Cette bipolarisation de l’espace politique en période électorale soulèverait le défi pour l’opposition de pouvoir se rassembler autour d’un candidat unique, ce qui n’est pas sans apporter son lot de crises pré et post électorales.
Peut-on vraiment faire du neuf avec du vieux ?
Les tares de la société congolaise actuelle sont connues : corruption, injustice, détournement, répression, assassinat, enrichissement illicite, … Présentes depuis près de 50 ans, elles ne semblent pas reculer. Au contraire, elles touchent même les enfants dès leur plus jeune âge. Et même la plupart des musiciens en sont devenus de malheureux chantres.
Les acteurs politiques de ces dernières décennies n’ont pas été, dans leur grande majorité, des exemples de probité morale pour le peuple. Quasi tous ont participé aux systèmes « tarés » de Mobutu, puis de Kabila. Un exercice simple consiste à suivre, de manière individuelle, les parcours politiques de ceux qui paradent aujourd’hui au devant de la scène politique congolaise et à les analyser. On se rend très vite compte qu’ils reproduisent les mêmes maux et les mêmes vices, aidés par une sorte d’amnésie collective d’un peuple à la mémoire courte et toujours prompt à pardonner!

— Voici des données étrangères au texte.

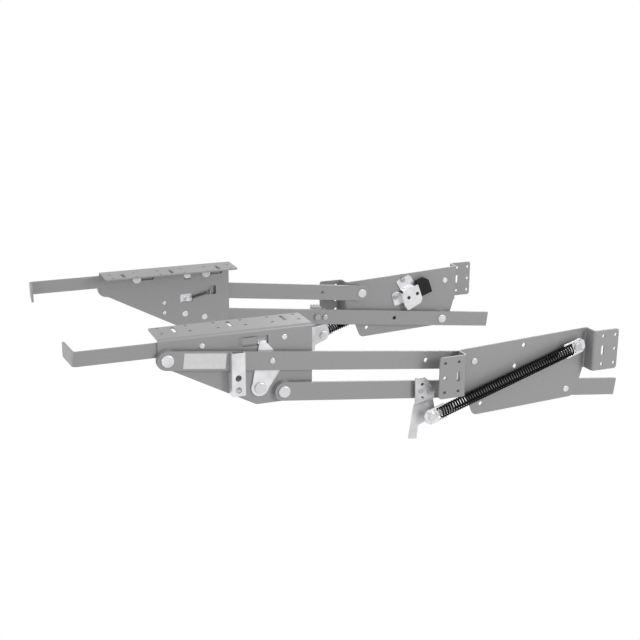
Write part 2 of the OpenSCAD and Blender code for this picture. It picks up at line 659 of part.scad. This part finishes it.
// Stop bracket: channel whose shoulders carry the raised upper arm
module stop_bracket() {
    w = stop_x[1] - stop_x[0];
    depth = web_y - stop_y;
    shoulder_z = -shelf_pivot_z - (stop_x[1] - shelf_pivot_x) * tan(link_tilt)
        - arm_w / 2 / cos(link_tilt) - gap;
    color([0.84, 0.84, 0.87]) shelf_frame() difference() {
        translate([stop_x[0], stop_y, stop_z[0]]) linear_extrude(stop_z[1] - stop_z[0]) difference() {
            polygon(rounded([[0, 0, stop_bend], [w, 0, stop_bend], [w, depth, 0], [0, depth, 0]]));
            polygon(rounded([[stop_t, stop_t, stop_bend - stop_t],
                [w - stop_t, stop_t, stop_bend - stop_t],
                [w - stop_t, depth - stop_t, 0], [stop_t, depth - stop_t, 0]]));
        }
        // Room for the arm above the shoulders
        translate([stop_x[0] - cut, arm_y - gap, shoulder_z])
            cube([w + 2 * cut, depth, stop_z[1] - shoulder_z + cut]);
        for (z = stop_screw_z) {
            rod_y([stop_screw_x, z], stop_y - cut, stop_t + 2 * cut, 8.4);
            rod_y([stop_screw_x, z], web_y - stop_t - cut, stop_t + 2 * cut, stop_screw_d);
        }
    }
}
module stop_screws() {
    color([0.86, 0.86, 0.88]) shelf_frame() for (z = stop_screw_z) {
        p = [stop_screw_x, z];
        head_y(p, web_y - stop_t, 2.6, 7.4, -1);
        rod_y(p, web_y - stop_t, shelf_t + stop_t + 1, stop_screw_d);
        head_y(p, web_in, 1.4, stop_screw_d + 2, 1);
    }
}

// Damper that meets the tail of the lower arm as the lift reaches the stored position
cap_x = [8, 31];
cap_z = [-14, 15];
// A point of the front face of the tail in the stored position, and its lean to the front
stored = lift_angle - link_tilt;
tail_face = B - arm_w / 2 * [sin(stored), -cos(stored)];
cap_corner = [cap_x[1] * cos(damper_tilt) - cap_z[0] * sin(damper_tilt),
    cap_x[1] * sin(damper_tilt) + cap_z[0] * cos(damper_tilt)];
damper_org = [tail_face[0] + (damper_z + cap_corner[1] - tail_face[1]) / tan(stored)
    - gap - cap_corner[0], damper_z];
module damper_frame() {
    translate([damper_org[0], 0, damper_org[1]]) rotate([0, -damper_tilt, 0]) children();
}
cap_y = [plate_in + 2.4, plate_in + 10.4];
damper_mid = (cap_y[0] + cap_y[1]) / 2;
damper_rod_d = 4;
damper_t = 2;
cylinder_x = [-20, cap_x[0] - damper_stroke - 1];
cylinder_d = 7.4;
module damper_bracket() {
    low = plate_in;
    high = cap_y[1];
    color([0.88, 0.88, 0.9]) difference() {
        damper_frame() {
            sheet_y(high, damper_t) polygon(rounded([
                [-22.5, 9, 2], [8.9, 11, 2], [8.9, -17, 3], [3.5, -23.2, 3], [-22.8, -25.7, 3],
                [-26.4, -14.9, 3]]));
            sheet_y(low, damper_t) polygon(rounded([
                [-24.3, 29.3, 3], [1.4, 30.4, 4], [4, 26.6, 2], [8.7, 9, 0], [-20.4, 9, 0]]));
            sheet_y(low, damper_t) polygon(rounded([
                [-38.7, 10.6, 3], [-29.2, 12.5, 2], [-21.5, 6, 0], [-23.5, -13, 0], [-41.1, -11.6, 3]]));
            // Folded walls between the two levels
            translate([-21, low, 9]) cube([22.5, high + damper_t - low, damper_t]);
            translate([-25.6, low, -13]) cube([damper_t, high + damper_t - low, 21]);
        }
        for (p = damper_holes) rod_y(p, low - cut, damper_t + 2 * cut, damper_hole_d);
        damper_frame() for (x = [-14.5, 2.8])
            rod_y([x, -4.4], high - cut, damper_t + 2 * cut, 6.2);
    }
}
module damper_screws() {
    color([0.86, 0.86, 0.88]) for (p = damper_holes) {
        head_y(p, plate_in + damper_t, 2.2, 8.5, 1);
        rod_y(p, plate_y - 2, base_t + damper_t + 2, 4.2);
    }
}
module damper_cylinder() {
    color([0.3, 0.3, 0.32]) damper_frame() difference() {
        union() {
            along_x(cylinder_x[0], cylinder_x[1] - cylinder_x[0], cylinder_d);
            // Foot that seats the cylinder on the bracket
            translate([cylinder_x[0] + 3, damper_mid, -3])
                cube([cylinder_x[1] - cylinder_x[0] - 6, cap_y[1] - damper_mid, 6]);
        }
        along_x(cylinder_x[0] + 4, cylinder_x[1] - cylinder_x[0], damper_rod_d + 2 * run_c);
    }
}
module along_x(x, len, d) {
    translate([x, damper_mid, 0]) rotate([0, 90, 0]) cylinder(h = len, d = d);
}
module damper_cap() {
    color([0.1, 0.1, 0.1]) damper_frame() {
        sheet_y(cap_y[0], cap_y[1] - cap_y[0] - gap) polygon(rounded([
            [cap_x[0], cap_z[0], 1], [cap_x[1], cap_z[0], 0], [cap_x[1], cap_z[1] - 6, 1],
            [cap_x[1] - 6, cap_z[1], 1], [cap_x[0], cap_z[1], 1]]));
        along_x(cylinder_x[0] + 4 + damper_stroke, cap_x[0] - cylinder_x[0] - 3 - damper_stroke,
            damper_rod_d);
    }
}

right() base_plate();  // right_base_plate
right() upper_arm();  // right_upper_arm
right() lower_arm();  // right_lower_arm
right() shelf_bracket();  // right_shelf_bracket
right() release_bar();  // right_release_bar
right() bar_rivets();  // right_bar_rivets
right() latch();  // right_latch
right() latch_rivet();  // right_latch_rivet
right() latch_spring();  // right_latch_spring
right() catch_pin();  // right_catch_pin
right() stop_bracket();  // right_stop_bracket
right() stop_screws();  // right_stop_screws
right() balance_lever();  // right_balance_lever
right() lever_bolts();  // right_lever_bolts
right() lever_pin_bolt();  // right_lever_pin
right() spring_lower_plate();  // right_spring_lower_plate
right() assist_spring();  // right_assist_spring
right() spring_upper_plate();  // right_spring_upper_plate
right() spring_upper_pin();  // right_spring_upper_pin
right() anchor_stud();  // right_anchor_stud
right() base_rivet(A);  // right_upper_arm_rivet
right() base_rivet(B);  // right_lower_arm_rivet
right() shelf_rivet(C, false);  // right_shelf_front_rivet
right() shelf_rivet(D, true);  // right_shelf_rear_rivet
right() base_spacers();  // right_base_spacers
right() shelf_spacers();  // right_shelf_spacers
right() blank_sticker();  // right_sticker
left() base_plate();  // left_base_plate
left() upper_arm();  // left_upper_arm
left() lower_arm();  // left_lower_arm
left() shelf_bracket();  // left_shelf_bracket
left() release_bar();  // left_release_bar
left() bar_rivets();  // left_bar_rivets
left() latch();  // left_latch
left() latch_rivet();  // left_latch_rivet
left() latch_spring();  // left_latch_spring
left() catch_pin();  // left_catch_pin
left() stop_bracket();  // left_stop_bracket
left() stop_screws();  // left_stop_screws
left() balance_lever();  // left_balance_lever
left() lever_bolts();  // left_lever_bolts
left() lever_pin_bolt();  // left_lever_pin
left() spring_lower_plate();  // left_spring_lower_plate
left() assist_spring();  // left_assist_spring
left() spring_upper_plate();  // left_spring_upper_plate
left() spring_upper_pin();  // left_spring_upper_pin
left() anchor_stud();  // left_anchor_stud
left() base_rivet(A);  // left_upper_arm_rivet
left() base_rivet(B);  // left_lower_arm_rivet
left() shelf_rivet(C, false);  // left_shelf_front_rivet
left() shelf_rivet(D, true);  // left_shelf_rear_rivet
left() base_spacers();  // left_base_spacers
left() shelf_spacers();  // left_shelf_spacers
left() damper_bracket();  // left_damper_bracket
left() damper_cylinder();  // left_damper_cylinder
left() damper_cap();  // left_damper_cap
left() damper_screws();  // left_damper_screws
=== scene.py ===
"""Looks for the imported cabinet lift: materials, edges, coil springs, light and camera."""

import json
import math

import bpy
from mathutils import Matrix, Vector


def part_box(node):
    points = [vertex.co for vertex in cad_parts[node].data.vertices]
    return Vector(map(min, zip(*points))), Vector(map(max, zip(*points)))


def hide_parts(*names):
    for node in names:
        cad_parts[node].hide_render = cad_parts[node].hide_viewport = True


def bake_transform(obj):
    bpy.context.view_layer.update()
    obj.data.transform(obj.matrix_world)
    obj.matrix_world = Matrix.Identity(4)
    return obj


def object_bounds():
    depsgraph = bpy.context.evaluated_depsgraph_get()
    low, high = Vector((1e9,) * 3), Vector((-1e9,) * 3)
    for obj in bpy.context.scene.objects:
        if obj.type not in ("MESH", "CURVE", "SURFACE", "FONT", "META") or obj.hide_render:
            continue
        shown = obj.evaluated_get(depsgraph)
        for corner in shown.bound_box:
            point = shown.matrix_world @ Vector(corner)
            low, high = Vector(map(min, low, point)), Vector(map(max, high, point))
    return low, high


MM = 0.001
SIDES = ("right", "left")

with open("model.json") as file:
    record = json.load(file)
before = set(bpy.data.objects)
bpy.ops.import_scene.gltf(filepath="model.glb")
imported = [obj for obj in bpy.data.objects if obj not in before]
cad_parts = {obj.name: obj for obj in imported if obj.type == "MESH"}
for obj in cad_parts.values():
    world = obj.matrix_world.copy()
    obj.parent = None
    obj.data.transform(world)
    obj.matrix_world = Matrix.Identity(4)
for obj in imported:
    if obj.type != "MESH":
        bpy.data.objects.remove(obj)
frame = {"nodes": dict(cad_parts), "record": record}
cad_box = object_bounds()
NODES = frame["nodes"]
JOINTS = {joint["name"]: joint for joint in frame["record"]["behaviour"]["joints"]}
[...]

En conclusion, il semble difficile de croire à un renouveau du Congo avec la classe politique actuelle. La véritable rupture devra être avant tout idéologique puis sociale avant d’être politique. Et cette idéologie nouvelle devra prendre corps en chacun des membres de la nouvelle génération de dirigeants congolais. L’instruction et l’éducation restent sans conteste des moyens obligés pour y parvenir car elles permettent d’inculquer au citoyen, dès son plus jeune âge, ces valeurs essentielles à la construction d’une nation : le patriotisme, le respect du bien commun, la quête de l’intérêt général et la responsabilité collective des citoyens.